>>
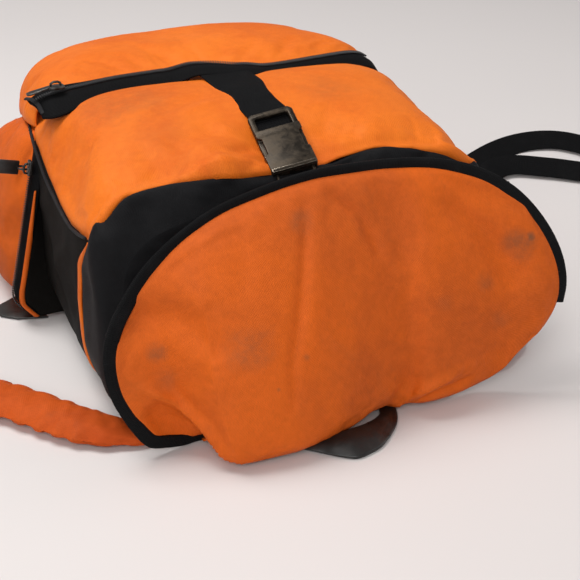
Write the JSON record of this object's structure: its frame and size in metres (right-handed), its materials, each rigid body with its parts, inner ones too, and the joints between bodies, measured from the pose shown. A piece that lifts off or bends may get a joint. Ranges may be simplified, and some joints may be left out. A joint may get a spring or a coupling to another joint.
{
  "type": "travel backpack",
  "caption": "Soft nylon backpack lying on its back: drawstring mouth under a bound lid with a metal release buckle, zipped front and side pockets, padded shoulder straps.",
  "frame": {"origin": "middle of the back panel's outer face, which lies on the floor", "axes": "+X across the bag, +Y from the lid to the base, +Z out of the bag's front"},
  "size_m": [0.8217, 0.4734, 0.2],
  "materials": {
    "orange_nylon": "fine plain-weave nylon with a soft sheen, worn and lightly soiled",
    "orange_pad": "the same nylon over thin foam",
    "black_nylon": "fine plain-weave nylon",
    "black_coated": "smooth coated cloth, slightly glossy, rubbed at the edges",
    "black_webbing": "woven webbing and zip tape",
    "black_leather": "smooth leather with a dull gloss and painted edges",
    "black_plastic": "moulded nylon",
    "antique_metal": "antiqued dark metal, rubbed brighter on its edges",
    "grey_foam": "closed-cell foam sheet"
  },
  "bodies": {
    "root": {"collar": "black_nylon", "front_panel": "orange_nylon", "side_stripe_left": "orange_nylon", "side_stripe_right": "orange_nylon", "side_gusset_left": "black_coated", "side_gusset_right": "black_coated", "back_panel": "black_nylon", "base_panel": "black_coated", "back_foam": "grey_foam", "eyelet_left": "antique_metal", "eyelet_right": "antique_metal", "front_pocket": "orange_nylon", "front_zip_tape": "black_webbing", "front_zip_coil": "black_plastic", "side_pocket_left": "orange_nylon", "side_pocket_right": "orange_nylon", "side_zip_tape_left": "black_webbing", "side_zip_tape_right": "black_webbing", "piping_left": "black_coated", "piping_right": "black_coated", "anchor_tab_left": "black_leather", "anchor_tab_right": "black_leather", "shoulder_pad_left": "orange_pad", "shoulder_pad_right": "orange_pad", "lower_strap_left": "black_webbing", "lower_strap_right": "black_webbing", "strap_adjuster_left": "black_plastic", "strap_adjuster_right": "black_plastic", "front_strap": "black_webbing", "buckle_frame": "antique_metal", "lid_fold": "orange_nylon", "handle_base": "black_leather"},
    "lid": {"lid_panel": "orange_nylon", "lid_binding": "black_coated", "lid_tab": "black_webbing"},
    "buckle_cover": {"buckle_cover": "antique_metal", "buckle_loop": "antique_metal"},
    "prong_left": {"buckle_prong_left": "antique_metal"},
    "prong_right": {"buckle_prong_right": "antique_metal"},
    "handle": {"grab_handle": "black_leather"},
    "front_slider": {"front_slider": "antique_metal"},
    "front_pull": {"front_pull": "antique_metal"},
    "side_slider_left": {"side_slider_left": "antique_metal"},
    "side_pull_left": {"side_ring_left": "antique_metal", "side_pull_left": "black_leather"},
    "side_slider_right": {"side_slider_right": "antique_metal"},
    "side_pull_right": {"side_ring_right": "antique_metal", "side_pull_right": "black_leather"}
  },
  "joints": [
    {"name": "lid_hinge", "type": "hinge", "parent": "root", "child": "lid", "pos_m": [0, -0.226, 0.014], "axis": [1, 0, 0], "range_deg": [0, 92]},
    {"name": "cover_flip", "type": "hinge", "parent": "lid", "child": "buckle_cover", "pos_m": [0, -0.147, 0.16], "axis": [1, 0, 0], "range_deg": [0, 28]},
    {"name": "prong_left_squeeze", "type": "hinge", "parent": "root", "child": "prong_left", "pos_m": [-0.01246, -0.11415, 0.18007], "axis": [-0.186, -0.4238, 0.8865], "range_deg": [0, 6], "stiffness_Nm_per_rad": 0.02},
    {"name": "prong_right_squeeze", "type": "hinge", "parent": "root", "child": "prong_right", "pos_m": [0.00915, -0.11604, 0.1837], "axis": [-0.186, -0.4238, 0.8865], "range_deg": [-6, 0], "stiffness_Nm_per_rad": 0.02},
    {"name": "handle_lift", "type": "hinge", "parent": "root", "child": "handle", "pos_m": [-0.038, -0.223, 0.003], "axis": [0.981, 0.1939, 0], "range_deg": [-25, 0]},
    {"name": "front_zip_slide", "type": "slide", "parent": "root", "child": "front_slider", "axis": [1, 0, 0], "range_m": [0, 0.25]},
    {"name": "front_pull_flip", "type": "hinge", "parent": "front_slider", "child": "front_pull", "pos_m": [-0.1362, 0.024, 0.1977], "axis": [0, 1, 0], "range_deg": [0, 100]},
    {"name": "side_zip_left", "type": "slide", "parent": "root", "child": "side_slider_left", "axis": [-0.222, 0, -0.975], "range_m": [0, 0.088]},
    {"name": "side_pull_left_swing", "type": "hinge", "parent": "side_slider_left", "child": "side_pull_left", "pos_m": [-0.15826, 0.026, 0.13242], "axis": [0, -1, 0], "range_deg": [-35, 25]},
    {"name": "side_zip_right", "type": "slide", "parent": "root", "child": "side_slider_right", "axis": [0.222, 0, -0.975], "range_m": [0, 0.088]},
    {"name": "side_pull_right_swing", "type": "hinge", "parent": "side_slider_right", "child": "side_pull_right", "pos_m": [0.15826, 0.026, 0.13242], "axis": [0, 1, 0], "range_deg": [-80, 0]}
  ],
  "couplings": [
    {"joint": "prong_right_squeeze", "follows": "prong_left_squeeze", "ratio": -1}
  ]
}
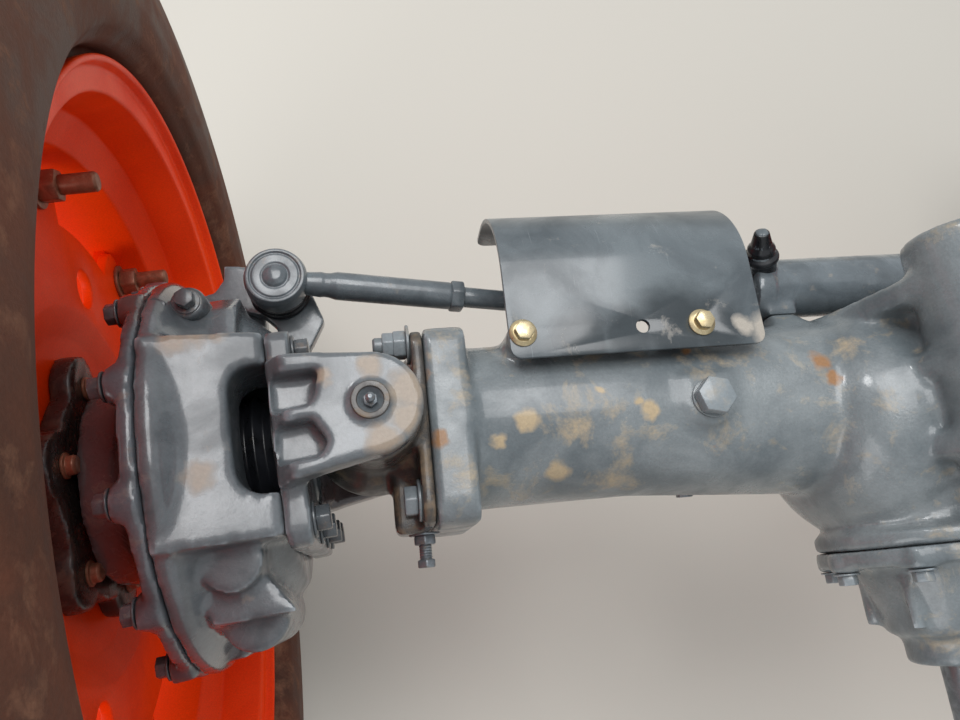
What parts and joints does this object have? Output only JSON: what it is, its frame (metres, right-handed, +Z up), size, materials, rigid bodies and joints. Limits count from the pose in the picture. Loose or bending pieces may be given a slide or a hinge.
<<
Find all the lines containing "JSON" in the material, then copy them.

Write the JSON record of this object's structure: its frame and size in metres (right-handed), its materials, each rigid body with its parts, inner ones too, and the joints between bodies, measured from the pose shown. A piece that lifts off or bends may get a joint. Ranges may be simplified, and some joints may be left out. A joint may get a spring or a coupling to another joint.
What parts and joints does this object have? Output only JSON: what it is, its frame (metres, right-handed, +Z up), size, materials, rigid bodies and joints. Limits count from the pose in the picture. Loose or bending pieces may be given a slide or a hinge.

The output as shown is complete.